- **EXERCISE DESCRIPTION**
Give all of the lines again exactly as they read.

- **SUPPLIED INFORMATION**

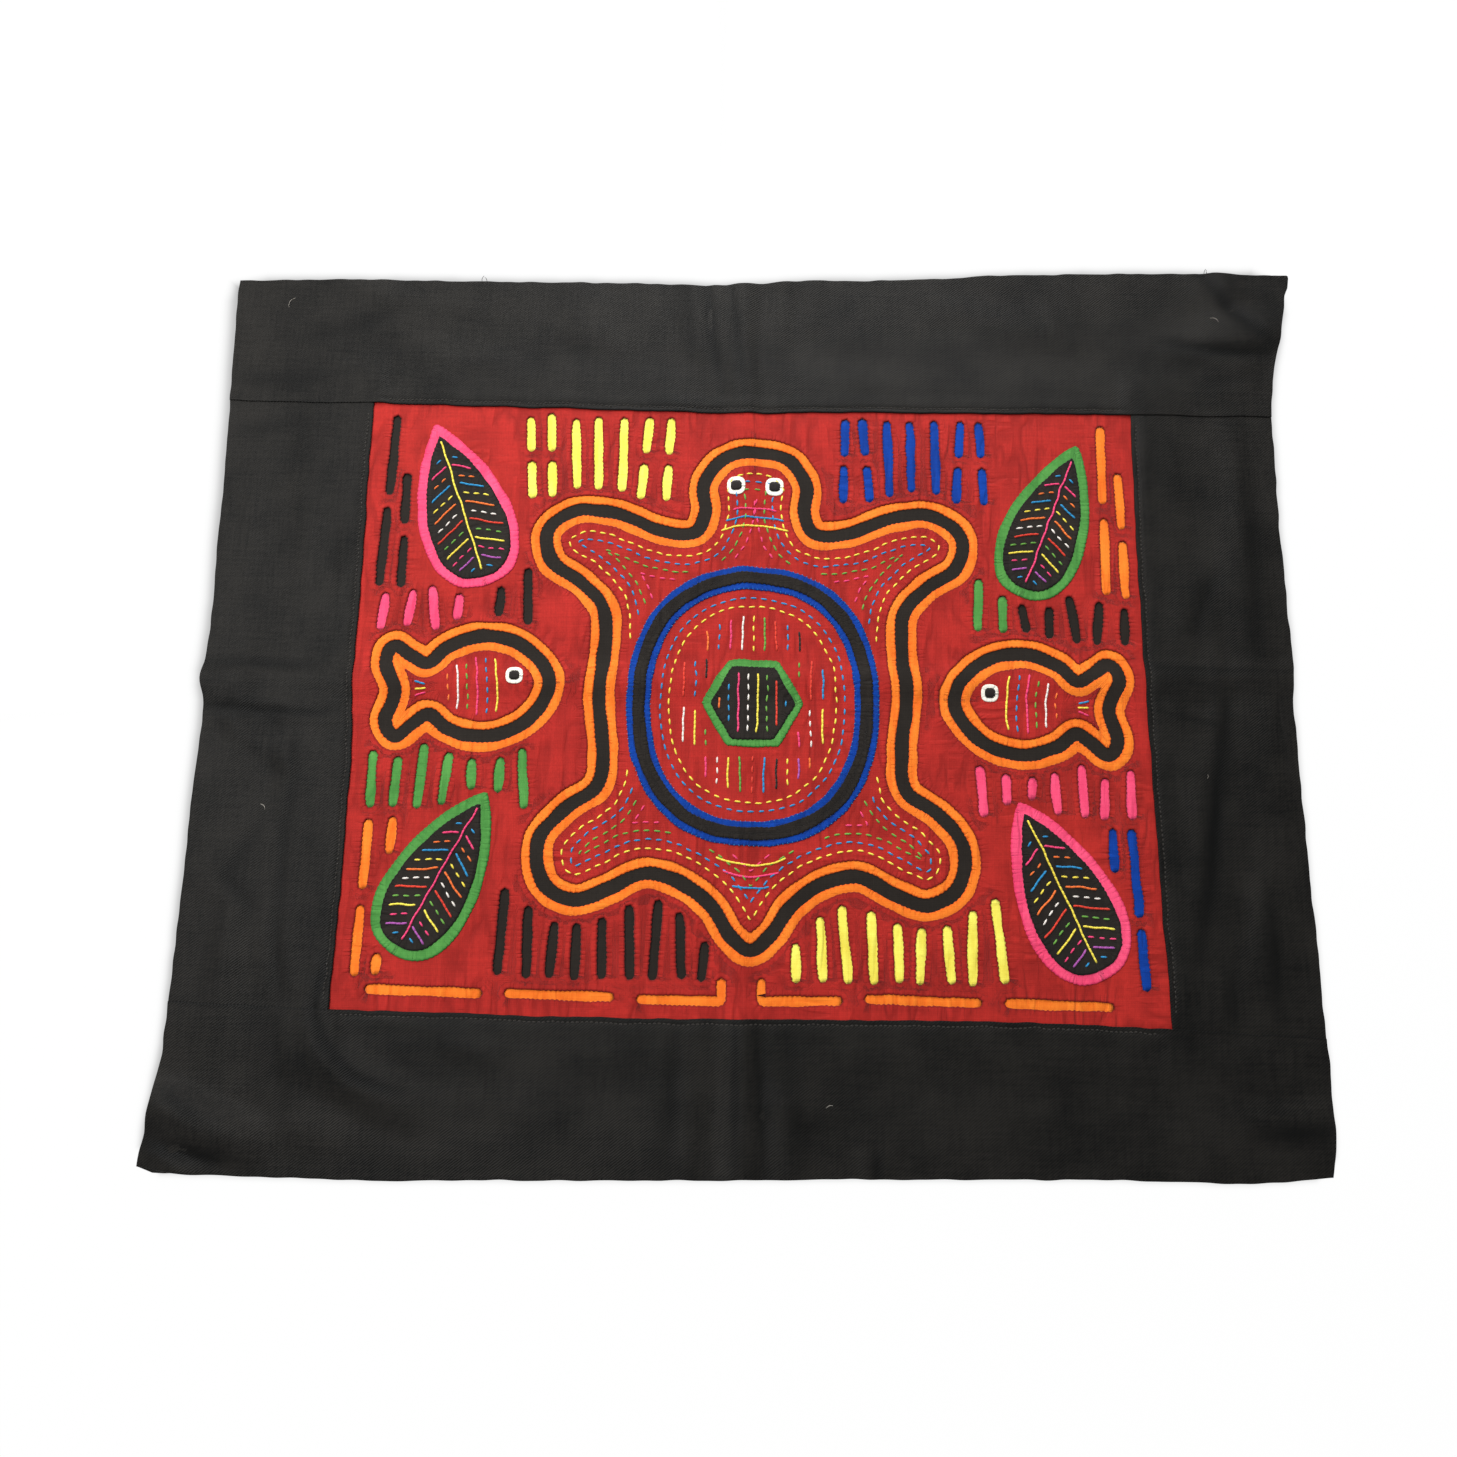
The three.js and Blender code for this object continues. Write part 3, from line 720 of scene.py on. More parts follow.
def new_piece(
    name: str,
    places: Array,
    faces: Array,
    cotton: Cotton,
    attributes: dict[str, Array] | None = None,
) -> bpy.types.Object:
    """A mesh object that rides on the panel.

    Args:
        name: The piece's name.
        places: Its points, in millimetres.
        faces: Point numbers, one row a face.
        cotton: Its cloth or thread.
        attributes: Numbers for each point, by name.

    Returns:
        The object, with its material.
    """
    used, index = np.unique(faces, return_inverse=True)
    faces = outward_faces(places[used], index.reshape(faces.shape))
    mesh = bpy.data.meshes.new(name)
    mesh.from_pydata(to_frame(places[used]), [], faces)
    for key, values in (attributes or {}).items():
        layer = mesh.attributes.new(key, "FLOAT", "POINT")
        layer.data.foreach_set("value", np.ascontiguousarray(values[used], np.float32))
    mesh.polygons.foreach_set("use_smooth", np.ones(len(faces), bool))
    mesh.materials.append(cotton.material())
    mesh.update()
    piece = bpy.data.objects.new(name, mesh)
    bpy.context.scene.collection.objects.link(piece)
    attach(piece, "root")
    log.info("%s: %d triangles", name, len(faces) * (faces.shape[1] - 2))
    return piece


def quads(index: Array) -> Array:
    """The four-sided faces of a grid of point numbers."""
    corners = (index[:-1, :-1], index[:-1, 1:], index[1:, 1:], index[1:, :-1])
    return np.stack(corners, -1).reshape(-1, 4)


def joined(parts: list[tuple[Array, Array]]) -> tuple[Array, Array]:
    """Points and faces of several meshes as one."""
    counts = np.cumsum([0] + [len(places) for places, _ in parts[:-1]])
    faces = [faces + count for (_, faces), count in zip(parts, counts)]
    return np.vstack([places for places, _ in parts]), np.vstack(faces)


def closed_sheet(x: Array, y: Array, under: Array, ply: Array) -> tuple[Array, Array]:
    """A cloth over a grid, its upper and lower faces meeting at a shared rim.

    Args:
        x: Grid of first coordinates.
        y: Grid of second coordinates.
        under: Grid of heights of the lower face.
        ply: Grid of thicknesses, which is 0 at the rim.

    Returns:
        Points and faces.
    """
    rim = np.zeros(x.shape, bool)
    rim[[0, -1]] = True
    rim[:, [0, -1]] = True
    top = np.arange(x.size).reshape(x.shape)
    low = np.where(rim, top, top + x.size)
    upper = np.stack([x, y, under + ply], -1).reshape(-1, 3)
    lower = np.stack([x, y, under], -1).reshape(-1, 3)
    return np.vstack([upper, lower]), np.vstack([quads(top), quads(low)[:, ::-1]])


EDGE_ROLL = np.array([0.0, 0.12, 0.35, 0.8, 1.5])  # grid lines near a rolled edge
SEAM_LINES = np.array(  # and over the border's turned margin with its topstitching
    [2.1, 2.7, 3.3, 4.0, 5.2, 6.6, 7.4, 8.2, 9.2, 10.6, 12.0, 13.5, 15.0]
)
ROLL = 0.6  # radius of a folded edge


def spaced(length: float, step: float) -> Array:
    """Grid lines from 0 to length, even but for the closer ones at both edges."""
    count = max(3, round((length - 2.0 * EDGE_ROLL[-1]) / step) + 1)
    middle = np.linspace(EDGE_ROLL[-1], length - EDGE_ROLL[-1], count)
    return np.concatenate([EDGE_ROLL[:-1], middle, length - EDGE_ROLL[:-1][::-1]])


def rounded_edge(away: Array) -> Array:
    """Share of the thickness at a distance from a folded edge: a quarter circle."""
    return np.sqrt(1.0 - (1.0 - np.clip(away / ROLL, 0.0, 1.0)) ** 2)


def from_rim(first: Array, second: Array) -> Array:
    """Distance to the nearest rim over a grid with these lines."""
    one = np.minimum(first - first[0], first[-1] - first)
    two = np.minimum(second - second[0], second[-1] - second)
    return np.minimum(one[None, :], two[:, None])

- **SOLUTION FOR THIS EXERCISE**
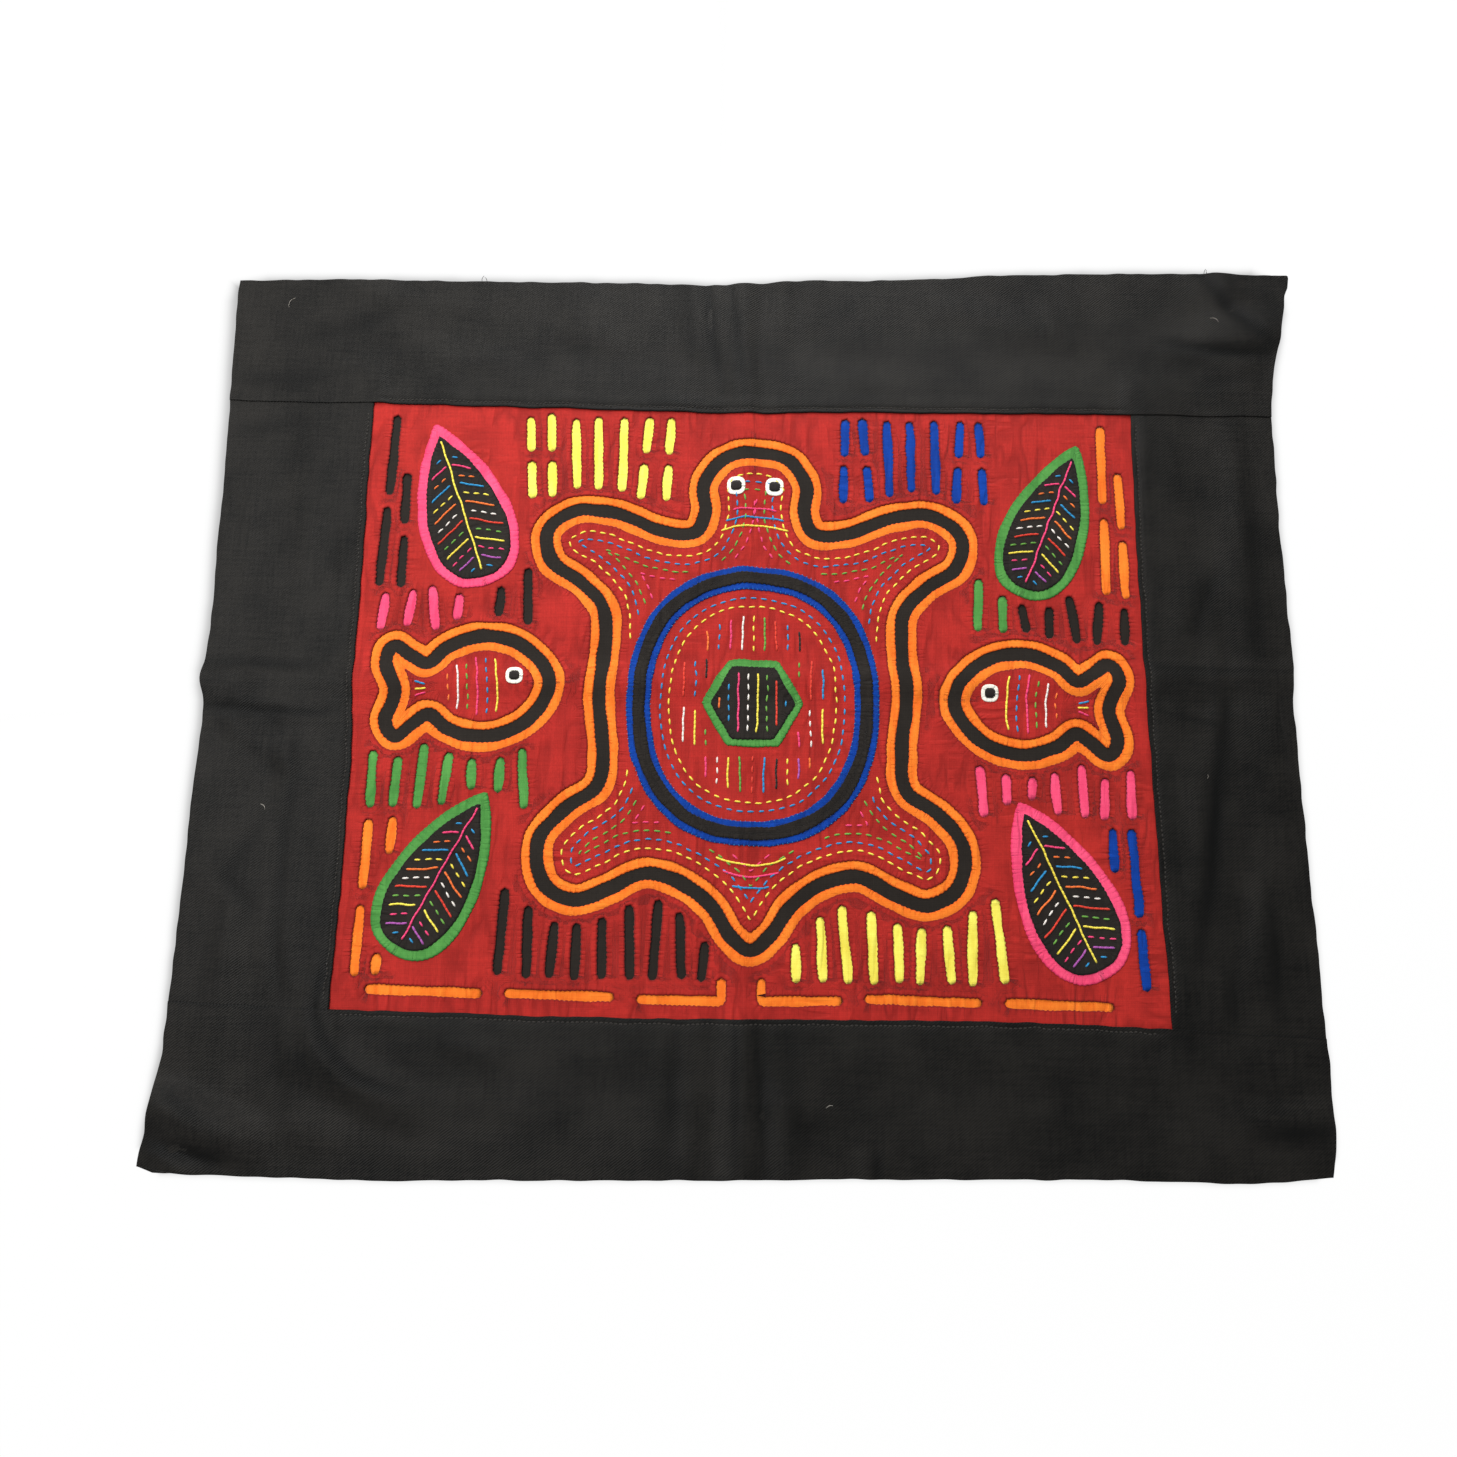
The three.js and Blender code for this object continues. Write part 3, from line 720 of scene.py on. More parts follow.
def new_piece(
    name: str,
    places: Array,
    faces: Array,
    cotton: Cotton,
    attributes: dict[str, Array] | None = None,
) -> bpy.types.Object:
    """A mesh object that rides on the panel.

    Args:
        name: The piece's name.
        places: Its points, in millimetres.
        faces: Point numbers, one row a face.
        cotton: Its cloth or thread.
        attributes: Numbers for each point, by name.

    Returns:
        The object, with its material.
    """
    used, index = np.unique(faces, return_inverse=True)
    faces = outward_faces(places[used], index.reshape(faces.shape))
    mesh = bpy.data.meshes.new(name)
    mesh.from_pydata(to_frame(places[used]), [], faces)
    for key, values in (attributes or {}).items():
        layer = mesh.attributes.new(key, "FLOAT", "POINT")
        layer.data.foreach_set("value", np.ascontiguousarray(values[used], np.float32))
    mesh.polygons.foreach_set("use_smooth", np.ones(len(faces), bool))
    mesh.materials.append(cotton.material())
    mesh.update()
    piece = bpy.data.objects.new(name, mesh)
    bpy.context.scene.collection.objects.link(piece)
    attach(piece, "root")
    log.info("%s: %d triangles", name, len(faces) * (faces.shape[1] - 2))
    return piece


def quads(index: Array) -> Array:
    """The four-sided faces of a grid of point numbers."""
    corners = (index[:-1, :-1], index[:-1, 1:], index[1:, 1:], index[1:, :-1])
    return np.stack(corners, -1).reshape(-1, 4)


def joined(parts: list[tuple[Array, Array]]) -> tuple[Array, Array]:
    """Points and faces of several meshes as one."""
    counts = np.cumsum([0] + [len(places) for places, _ in parts[:-1]])
    faces = [faces + count for (_, faces), count in zip(parts, counts)]
    return np.vstack([places for places, _ in parts]), np.vstack(faces)


def closed_sheet(x: Array, y: Array, under: Array, ply: Array) -> tuple[Array, Array]:
    """A cloth over a grid, its upper and lower faces meeting at a shared rim.

    Args:
        x: Grid of first coordinates.
        y: Grid of second coordinates.
        under: Grid of heights of the lower face.
        ply: Grid of thicknesses, which is 0 at the rim.

    Returns:
        Points and faces.
    """
    rim = np.zeros(x.shape, bool)
    rim[[0, -1]] = True
    rim[:, [0, -1]] = True
    top = np.arange(x.size).reshape(x.shape)
    low = np.where(rim, top, top + x.size)
    upper = np.stack([x, y, under + ply], -1).reshape(-1, 3)
    lower = np.stack([x, y, under], -1).reshape(-1, 3)
    return np.vstack([upper, lower]), np.vstack([quads(top), quads(low)[:, ::-1]])


EDGE_ROLL = np.array([0.0, 0.12, 0.35, 0.8, 1.5])  # grid lines near a rolled edge
SEAM_LINES = np.array(  # and over the border's turned margin with its topstitching
    [2.1, 2.7, 3.3, 4.0, 5.2, 6.6, 7.4, 8.2, 9.2, 10.6, 12.0, 13.5, 15.0]
)
ROLL = 0.6  # radius of a folded edge


def spaced(length: float, step: float) -> Array:
    """Grid lines from 0 to length, even but for the closer ones at both edges."""
    count = max(3, round((length - 2.0 * EDGE_ROLL[-1]) / step) + 1)
    middle = np.linspace(EDGE_ROLL[-1], length - EDGE_ROLL[-1], count)
    return np.concatenate([EDGE_ROLL[:-1], middle, length - EDGE_ROLL[:-1][::-1]])


def rounded_edge(away: Array) -> Array:
    """Share of the thickness at a distance from a folded edge: a quarter circle."""
    return np.sqrt(1.0 - (1.0 - np.clip(away / ROLL, 0.0, 1.0)) ** 2)


def from_rim(first: Array, second: Array) -> Array:
    """Distance to the nearest rim over a grid with these lines."""
    one = np.minimum(first - first[0], first[-1] - first)
    two = np.minimum(second - second[0], second[-1] - second)
    return np.minimum(one[None, :], two[:, None])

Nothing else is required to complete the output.